Publié le 24 septembre 2019 Mis à jour le 4 octobre 2019

L’archéologue et historien, membre de Traces, devient le titulaire de la nouvelle chaire d’ «Histoire et archéologie des mondes africains» du Collège de France. Avec lui, c’est un certain regard et un découvreur insatiable de ce continent pluriel qui est ainsi salué.

C’est un spécialiste reconnu de l’histoire ancienne de l’Afrique, ancien directeur et membre du laboratoire Traces (UT2J/CNRS) qui sera prochainement reçu au Collège de France.

Une consécration et un motif de fierté pour l’ensemble des archéologues toulousains ! Pour le principal intéressé, « c’est une énorme responsabilité, je suis heureux, mais aussi très intimidé » de faire partie de cette « formidable vitrine » qu’est le Collège de France, déclare-t-il au journal du CNRS en août 2019.

Diplômé en philosophie (sa formation d’origine) et en histoire, François-Xavier Fauvelle fait partie de cette nouvelle génération de chercheurs qui se sont attachés à promouvoir auprès du grand public la variété et la singularité des mondes africains en luttant contre les préjugés d’une Afrique « sans histoire », cantonnée à être le berceau à jamais primitif de l’Humanité et souvent uniquement jugée à l’aune du continent européen.

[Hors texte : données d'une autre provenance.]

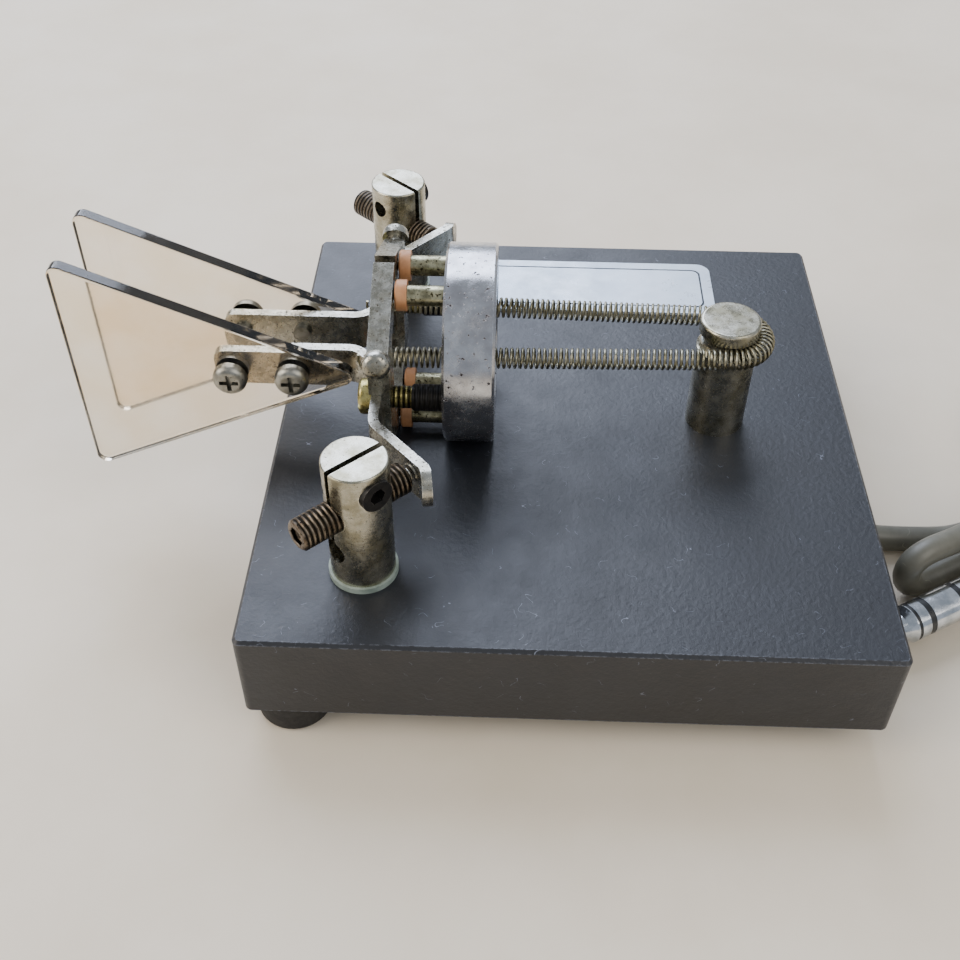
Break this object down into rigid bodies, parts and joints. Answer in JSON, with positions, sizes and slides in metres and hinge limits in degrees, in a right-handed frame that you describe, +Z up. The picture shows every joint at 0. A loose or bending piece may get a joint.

« Inventer de nouvelles grilles d’analyse pour l’Afrique, renverser nos perspectives. »*

C’est avec cette passion chevillée au corps que l’archéologue, recruté en 2002 par le CNRS et l’Institut d’études africaines à Aix-en-Provence, a sillonné de nombreux terrains sur le continent : de l’Afrique du Sud et australe à l’Afrique du Nord en passant par la Corne de l’Afrique, où il a dirigé le Centre français d’études éthiopiennes à Addis Abeba entre 2006 et 2009.

Avec Bertrand Hirsch (université de Paris I) et leurs équipes pluridisciplinaires, il découvre dans ce pays plusieurs villes médiévales, dont la capitale du sultanat de l’Ifât, datant des XIVème et XVème siècles.

En 2009, il rejoint le laboratoire Traces, où il crée aux côtés de François Bon et Caroline Robion-Bunner, le pôle Afrique, avant de diriger le laboratoire entre 2013 et 2017.

Auteur de près de 150 publications académiques, il est l’auteur d’ouvrages qui font date comme Le Rhinocéros d’or. Histoires du Moyen-Âge africain (Alma, 2013, repris en poche, « Folio histoire », 2015) traduit en une dizaine de langues, ou encore L’Invention du Hottentot. Histoire du regard occidental sur les Khoisan, XVème-XIXème siècle (Editions de la Sorbonne, 2002, repris en poche, 2018).

Dernièrement, il est également l’éditeur scientifique de L’Afrique ancienne, de l’Acacus au Zimbabwe (Belin, 2018), ou encore (avec Isabelle Surun) de l’Atlas historique de l’Afrique (Autrement, 2019).

Cette recherche exigeante, au cœur de vestiges foisonnants, a conduit l’historien de l’Afrique à mettre au jour inlassablement les multiples passés de ce continent, au-delà de toutes les représentations fantasmées et caricaturales.

Désormais, François-Xavier Fauvelle entend transmettre ces connaissances aux publics divers du Collège de France.


 

En bref :


Après sa leçon inaugurale, intitulée « Leçons de l’histoire de l’Afrique », le cours de François-Xavier Fauvelle, intitulé « Introduction aux mondes africains médiévaux », débutera le jeudi 31 octobre et se poursuivra jusqu’au 19 décembre à raison d’une séance (14h-15h30) tous les jeudis.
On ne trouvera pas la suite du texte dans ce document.